In 1979 the pro-Moscow Afghan government worried Washington and President Carter authorized the CIA to help anti-Marxist Afghan rebels. In this enterprise he sought the assistance of the obnoxious Zia-ul-Haq, the military dictator or Pakistan.
Money, arms, ammunition and military training were provided to the Islamists by the CIA and Pakistan’s Inter-Services Intelligence (ISI). This happened six months before the deployment of the Soviet army in Afghanistan. The eventual defeat of the Soviets strengthened the resolve of the jihadis. Islamic schools, madrassas, were established in Pakistan with the active encouragement of Zia-ul-Haq. He believed that if the Islamists could defeat the mighty Soviets then India, his arch enemy, would be no problem.
At the same time madrassas were started in India with money from Saudi Arabia.
India has a home grown jihadi problem but has managed to deal with it and somehow control it. India’s bigger problems are the expanding Hindu militant groups and the Marxist (Naxalite) uprisings. And then there is the unsolved Kashmir issue and the discovery of the remains of ‘the disappeared’ in Indian Kashmir has not helped India’s standing.
However, in Pakistan the problem of Islamism threatens the very existence of the state. The army and the civil authorities seem to be powerless to deal with the menace. Pakistan
is, after all, an Islamic state and the Islamists wave the flag of Islam. Their slogans proclaim Islam and the supremacy of Sharia Law. If an educated secular-minded Pakistani opens his mouth against the iniquities of Sharia he risks a blasphemy fatwa
from a semi-literate mullah. I know many Pakistanis who are deeply worried about their country’s future. But they dare not confront the Islamists openly. Moreover, the current mushrooming of telly-mullahs is another disturbing development.
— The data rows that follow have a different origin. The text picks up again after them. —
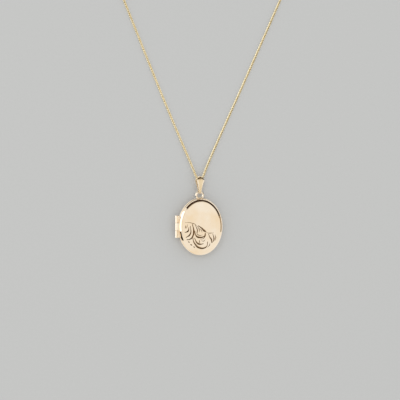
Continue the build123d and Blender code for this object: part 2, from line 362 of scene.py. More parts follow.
# ------------------------------------------------------------------ mesh helpers
def settle(
    bm: bmesh.types.BMesh,
    name: str,
    body: Body,
    slot: Slot,
    nodes: Iterable[str] = (),
    sharp_degrees: float = 35.0,
) -> bpy.types.Object:
    """Turns a finished bmesh into a dressed piece that rides on its body.

    Args:
        bm: the finished shape, in place; it is freed.
        name: the piece's name.
        body: the body that it moves with.
        slot: the material slot that it takes.
        nodes: the frame's nodes that it stands for.
        sharp_degrees: edges turned by more than this stay crisp.

    Returns:
        The piece.
    """
    bmesh.ops.remove_doubles(bm, verts=bm.verts, dist=TINY)
    bmesh.ops.recalc_face_normals(bm, faces=bm.faces)
    mesh = bpy.data.meshes.new(name)
    bm.to_mesh(mesh)
    bm.free()
    mesh.shade_smooth()
    mesh.set_sharp_from_angle(angle=math.radians(sharp_degrees))
    mesh.materials.append(finish_of(slot))
    piece = shown(name, mesh)
    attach(piece, body.value)
    if nodes:
        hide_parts(*nodes)
    LOG.info("%s on %s: %d faces", name, body.value, len(mesh.polygons))
    return piece


class Loft:
    """A loop of edges that is drawn through a row of rings.

    Each point of the loop keeps its turn, from 0 to a full turn, so a ring is a function
    from turn to place.
    """

    def __init__(self, bm: bmesh.types.BMesh) -> None:
        """Takes the bmesh that the rings go in."""
        self.bm = bm
        self.turn = bm.verts.layers.float.get("turn") or bm.verts.layers.float.new("turn")
        self.loop: list[bmesh.types.BMEdge] = []

    def start(self, steps: int, place: Place) -> "Loft":
        """Begins with a new circle of points, put in the first ring's places."""
        made = bmesh.ops.create_circle(self.bm, cap_ends=False, segments=steps, radius=1.0)
        points = made["verts"]
        for i, point in enumerate(points):
            point[self.turn] = FULL_TURN * i / steps
            point.co = place(point[self.turn])
        mine = set(points)
        self.loop = [e for e in self.bm.edges if e.verts[0] in mine and e.verts[1] in mine]
        return self

    def to(self, *places: Place) -> "Loft":
        """Draws the loop out to each ring in turn."""
        for place in places:
            made = bmesh.ops.extrude_edge_only(self.bm, edges=self.loop)["geom"]
            self.loop = [g for g in made if isinstance(g, bmesh.types.BMEdge)]
            for point in (g for g in made if isinstance(g, bmesh.types.BMVert)):
                point.co = place(point[self.turn])
        return self

    def cap(self) -> "Loft":
        """Fills the loop with one face."""
        bmesh.ops.contextual_create(self.bm, geom=self.loop)
        return self


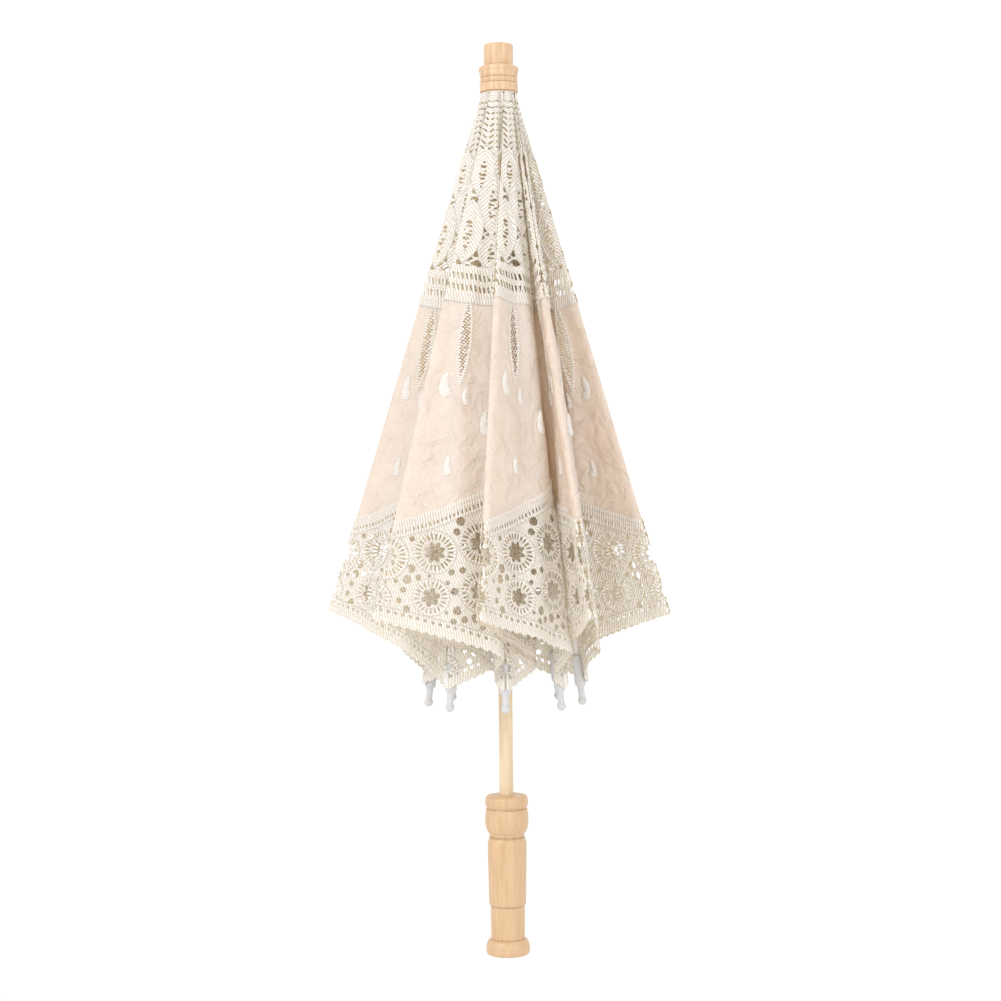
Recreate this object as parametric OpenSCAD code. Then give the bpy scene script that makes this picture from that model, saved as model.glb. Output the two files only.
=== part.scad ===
// Lace parasol, closed and unwrapped, standing on its handle. Units are mm, +Z runs up the stick.
// The origin is the centre of the flat underside of the handle. Ribs are numbered from the one on the -Y side, turning towards +X.

/* [Stick and handle] */
// Radius of the wooden stick
stick_radius = 5; // [4.5:0.1:6]
// Height of the turned handle
handle_height = 114; // [100:1:120]
// Scale on the radii of the turned handle
handle_girth = 1; // [0.85:0.01:1.15]

/* [Finial] */
// Radius of the round top of the finial, which a cap or a stand cup takes
finial_top_radius = 10.5; // [9.5:0.1:12]
// Height of the plain round top of the finial
finial_top_height = 15; // [12:0.5:20]

/* [Frame] */
// Radius of the ring that the ribs hang on
pivot_radius = 9.8; // [9.6:0.1:11]
// Height of that ring
pivot_height = 610; // [600:1:612]
// Length of a rib from the ring to the end of its tip
rib_length = 435; // [425:1:440]
// Radius of a rib's rod
rib_radius = 1.5; // [1.2:0.1:1.6]
// Angle of a closed rib away from the stick, in degrees
rest_angle = 6; // [5.5:0.1:7]
// Angle of an opened rib away from the stick, in degrees
open_angle = 70; // [66:1:72]
// Length of a stretcher from its rivet to the runner
stretcher_length = 190; // [185:1:195]

/* [Canopy] */
// Thickness of the cloth as a solid
cloth_thickness = 0.8; // [0.6:0.1:1]
// Height of the cloth over the middle of a rib
cloth_lift = 3; // [2.7:0.1:3.5]
// Hem of the cloth at a crease, measured from the top
hem_middle = 394; // [385:1:396]
// Furthest the solid cloth reaches beside a rib, measured from the top
hem_corner = 404; // [398:1:405]
// Distance from the top at which the solid cloth starts
cloth_start = 26; // [24:1:40]

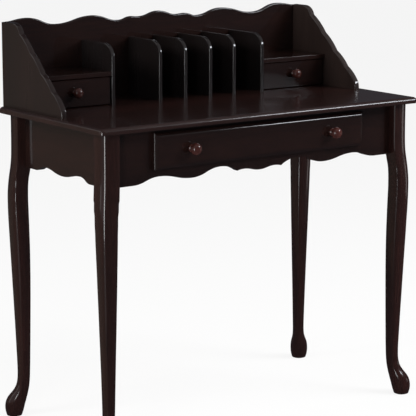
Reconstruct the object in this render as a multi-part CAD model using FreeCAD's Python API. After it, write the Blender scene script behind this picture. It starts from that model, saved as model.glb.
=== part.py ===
import FreeCAD, Part
import os
from math import atan2, cos, pi, sin, sqrt

V = FreeCAD.Vector
full_turn = 360
os.makedirs("parts", exist_ok=True)

# Desktop, the board that everything else is measured from
desk_width = 930.0
desk_depth = 452.0
desk_height = 760.0
top_thickness = 15.0
top_corner_radius = 8.0
top_upper_round = 6.0
top_lower_round = 2.0
top_round_steps = 3

# Legs: a square block above, a cabriole curve and a pad foot below
leg_block = 43.5
leg_block_length = 105.0
leg_overhang = 17.0

# Aprons between the leg blocks
apron_thickness = 15.0
apron_recess = 21.0
apron_height = 126.0
rear_apron_height = 108.0
front_scallop = 20.0
side_scallop = 12.0

# Corner blocks, each with a hanger bolt into the leg and a screw into the desktop
block_thickness = 22.0
block_height = 80.0
block_leg_gap = 2.0
bolt_radius = 3.0
bolt_grip = 28.0
bolt_tail = 9.0
bolt_drop = 40.0
nut_across_flats = 10.0
nut_thickness = 5.0
block_screw_radius = 2.5
block_screw_head = 8.0
block_screw_head_height = 4.0
block_screw_bite = 9.0
block_screw_offset = 14.0

# Main drawer
drawer_end_margin = 96.0
drawer_face_height = 84.0
drawer_face_drop = 10.0
drawer_face_thickness = 16.0
drawer_face_gap = 0.5
face_edge_thickness = 12.0
face_border = 10.5
field_step = 1.2
opening_lap = 14.0
opening_top_lap = 5.0
box_side_gap = 2.0
box_top_gap = 8.0
box_bottom_gap = 2.0
box_wall = 12.0
box_rear_space = 40.0
drawer_held = 80.0
panel_thickness = 4.0
groove_depth = 6.0
groove_rise = 8.0
groove_play = 0.2

# Runners, kickers and stop that guide the main drawer
running_gap = 0.4
guide_gap = 0.8
runner_ledge = 12.0
runner_guide = 18.0
runner_guide_height = 45.0
kicker_width = 18.0
stop_width = 60.0
stop_thickness = 15.0
stop_overlap = 10.0
stop_gap = 0.5

# Turned knobs
knob_radius = 14.0
knob_reach = 28.0
knob_spread_share = 0.672
small_knob_radius = 12.5
small_knob_reach = 23.0
knob_screw_radius = 2.0
knob_screw_head = 7.0
knob_screw_head_thickness = 2.4
knob_screw_bite = 10.0

# Hutch that stands on the desktop
hutch_inset = 21.0
hutch_board = 15.0
hutch_side_depth = 254.0
hutch_side_height = 200.0
side_edge_round = 3.5
back_thickness = 11.0
back_height = 205.0
back_scallop = 19.0
back_edge_round = 3.0
square_edge = 0.0
divider_thickness = 10.0
divider_depth = 134.0
divider_height = 145.0
divider_corner_radius = 35.0
divider_edge_round = 3.5
cabinet_width = 200.0
shelf_thickness = 11.0
shelf_rise = 80.0
shelf_setback = 2.0
shelf_edge_round = 2.5
shelf_housing_depth = 3.0
edge_steps = 2
back_edge_steps = 1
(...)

Hiro lists major skirmishes between Afghan and Pakistani forces since 2005. Another fact: thirty years before India established full diplomatic relations with Israel, India was importing arms from Israel. And yet another fact that most people do not know:
only two of Pakistan’s six claimed atomic tests in 1998 actually involved nuclear explosions and two of India’s five declared nuclear tests did not take place at all. Nevertheless, both are nuclear armed states and real danger lies ahead if the Islamists get their hands on Pakistan’s nuclear missiles. The Islamists continually argue about the existence of what they label ‘state-sponsored terrorism’. They cite Israel’s actions in the Gaza strip and the West Bank and India’s heavy military presence in Kashmir.
There is no doubt that the jihadists of Al-Qaeda in collusion with Taliban activists in Afghanistan and Pakistan aim to establish an Apocalyptic Realm which would comprise the whole of South, Central and Western Asia. Hiro offers some fresh strategies to combat and even defeat jihadist extremism. India and the west have got to realize that Islamism is basically an internal Muslim problem. No outside intervention can solve it. That is why foreign intervention in Iraq, Libya and Afghanistan have failed most miserably. All over the Muslim world, Muslims are murdering Muslims. The latest on the list is the shattered condition of Syria.
The six maps in this book are thoroughly informative.